## BEGIN Collected material
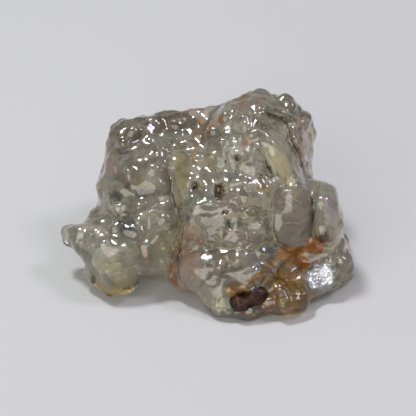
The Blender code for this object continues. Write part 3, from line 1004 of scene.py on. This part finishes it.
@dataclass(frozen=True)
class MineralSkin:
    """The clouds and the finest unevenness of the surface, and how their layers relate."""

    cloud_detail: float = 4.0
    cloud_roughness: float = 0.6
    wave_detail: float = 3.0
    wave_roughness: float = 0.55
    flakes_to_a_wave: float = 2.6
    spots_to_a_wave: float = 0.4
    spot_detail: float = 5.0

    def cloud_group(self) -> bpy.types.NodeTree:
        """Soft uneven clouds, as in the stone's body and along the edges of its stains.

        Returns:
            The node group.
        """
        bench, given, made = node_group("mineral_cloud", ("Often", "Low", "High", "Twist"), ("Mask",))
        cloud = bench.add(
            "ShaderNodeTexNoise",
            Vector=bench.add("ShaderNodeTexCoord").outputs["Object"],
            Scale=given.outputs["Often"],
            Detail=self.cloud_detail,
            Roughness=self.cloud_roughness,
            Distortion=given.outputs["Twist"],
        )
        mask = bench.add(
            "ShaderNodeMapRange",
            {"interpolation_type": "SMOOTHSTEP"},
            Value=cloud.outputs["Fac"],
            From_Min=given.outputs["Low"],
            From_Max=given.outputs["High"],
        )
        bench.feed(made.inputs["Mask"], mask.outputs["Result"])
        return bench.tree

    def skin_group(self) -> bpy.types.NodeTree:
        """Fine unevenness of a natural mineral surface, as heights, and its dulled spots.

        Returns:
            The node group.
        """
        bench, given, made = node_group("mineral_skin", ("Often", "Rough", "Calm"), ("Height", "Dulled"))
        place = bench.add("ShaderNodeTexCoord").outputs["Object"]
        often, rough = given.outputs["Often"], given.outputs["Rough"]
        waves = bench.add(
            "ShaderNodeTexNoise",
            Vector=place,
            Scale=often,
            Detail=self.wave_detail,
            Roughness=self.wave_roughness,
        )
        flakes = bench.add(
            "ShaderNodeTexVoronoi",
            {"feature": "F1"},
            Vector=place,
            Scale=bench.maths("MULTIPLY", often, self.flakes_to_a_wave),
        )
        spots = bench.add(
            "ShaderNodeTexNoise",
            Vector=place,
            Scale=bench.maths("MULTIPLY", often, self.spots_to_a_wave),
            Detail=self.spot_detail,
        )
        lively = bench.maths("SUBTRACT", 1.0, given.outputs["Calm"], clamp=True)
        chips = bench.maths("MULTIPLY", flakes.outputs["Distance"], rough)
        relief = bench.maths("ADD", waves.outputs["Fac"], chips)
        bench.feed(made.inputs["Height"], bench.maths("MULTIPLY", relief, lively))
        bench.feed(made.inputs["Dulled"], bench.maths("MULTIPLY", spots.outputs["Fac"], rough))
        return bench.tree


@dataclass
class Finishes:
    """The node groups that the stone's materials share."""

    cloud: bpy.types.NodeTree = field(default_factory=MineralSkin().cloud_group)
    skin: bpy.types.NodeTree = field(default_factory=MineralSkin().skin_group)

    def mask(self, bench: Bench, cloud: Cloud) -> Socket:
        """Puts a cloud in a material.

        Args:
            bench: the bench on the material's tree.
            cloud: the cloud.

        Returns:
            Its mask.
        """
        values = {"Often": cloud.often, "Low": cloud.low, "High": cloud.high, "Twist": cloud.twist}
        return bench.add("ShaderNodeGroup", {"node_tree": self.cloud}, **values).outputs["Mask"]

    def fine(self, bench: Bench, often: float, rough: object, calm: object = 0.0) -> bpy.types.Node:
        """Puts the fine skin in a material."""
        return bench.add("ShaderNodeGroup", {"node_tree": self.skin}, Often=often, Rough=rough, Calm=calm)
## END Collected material
Problem statement –
Everything from the first line of the data through the line containing "its dulled spots." should be echoed exactly. Add nothing.

Exercise answer –
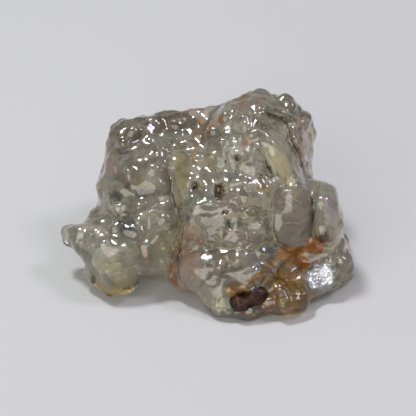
The Blender code for this object continues. Write part 3, from line 1004 of scene.py on. This part finishes it.
@dataclass(frozen=True)
class MineralSkin:
    """The clouds and the finest unevenness of the surface, and how their layers relate."""

    cloud_detail: float = 4.0
    cloud_roughness: float = 0.6
    wave_detail: float = 3.0
    wave_roughness: float = 0.55
    flakes_to_a_wave: float = 2.6
    spots_to_a_wave: float = 0.4
    spot_detail: float = 5.0

    def cloud_group(self) -> bpy.types.NodeTree:
        """Soft uneven clouds, as in the stone's body and along the edges of its stains.

        Returns:
            The node group.
        """
        bench, given, made = node_group("mineral_cloud", ("Often", "Low", "High", "Twist"), ("Mask",))
        cloud = bench.add(
            "ShaderNodeTexNoise",
            Vector=bench.add("ShaderNodeTexCoord").outputs["Object"],
            Scale=given.outputs["Often"],
            Detail=self.cloud_detail,
            Roughness=self.cloud_roughness,
            Distortion=given.outputs["Twist"],
        )
        mask = bench.add(
            "ShaderNodeMapRange",
            {"interpolation_type": "SMOOTHSTEP"},
            Value=cloud.outputs["Fac"],
            From_Min=given.outputs["Low"],
            From_Max=given.outputs["High"],
        )
        bench.feed(made.inputs["Mask"], mask.outputs["Result"])
        return bench.tree

    def skin_group(self) -> bpy.types.NodeTree:
        """Fine unevenness of a natural mineral surface, as heights, and its dulled spots.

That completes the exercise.